Through all the trials and tribulations he’s faced over the years, Phillip feels a responsibility to help the ostracized and has maintained his passion to make the world a better place for the voiceless. That passion has driven him to do some great things since leaving Morehouse and returning to Florida. Phillip has kicked the female hormone habit and intends to have surgery to revert back to looking more masculine. The media attention Phillip received from his time at the HBCU has given him the exposure needed to promote acceptance and speak on issues of identity and bullying to an even broader audience (when the VIBE article came out in October 2010 there was so many reporters on campus at USF, where he attended college after leaving Morehouse, that he had to park off campus and be escorted to class).

Since moving to Tampa, Phillip has spoken at the majority of high schools in the area and has spoken at the funerals of children who were bullied and took their own life. He helped create a video to welcome incoming freshmen to USF. He is currently in the process of funding a college radio tour that would have him visit major radio stations in 18 cities nationwide for sit-down interviews.  

After speaking with Phillip, it’s clear that his enthusiasm for helping others is unparalleled and that he embodies the pride and self-confidence he seeks to build in others.

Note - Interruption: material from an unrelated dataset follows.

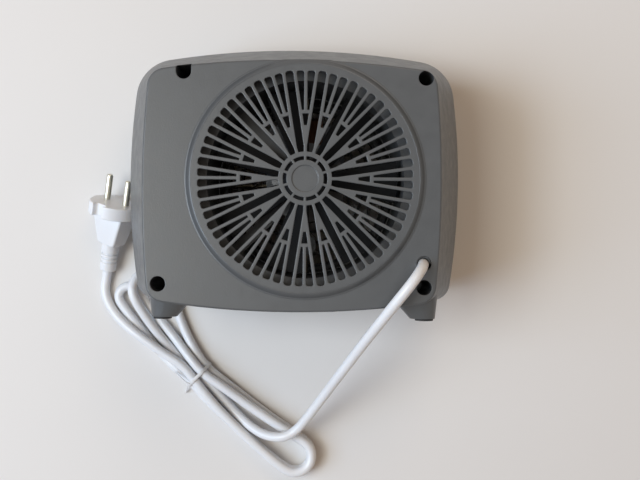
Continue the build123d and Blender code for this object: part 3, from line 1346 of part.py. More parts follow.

We’re rooting hard for Phillip and hope he continues to be an outspoken leader and voice of the anti-bullying movement that’s needed now more than ever.

Phillip’s favorite celebrity advocates:

Kim Kardashian

Ke$ha

Lady Gaga

Nicki Minaj

Ciara

Kanye West

Russell Simmons (for the No Hate Campaign)

Kimora Lee (for gay rights advocacy)

Rev. Run

Phillip credited all of the above for being influential, provocative, respected and for doing something positive with those qualities.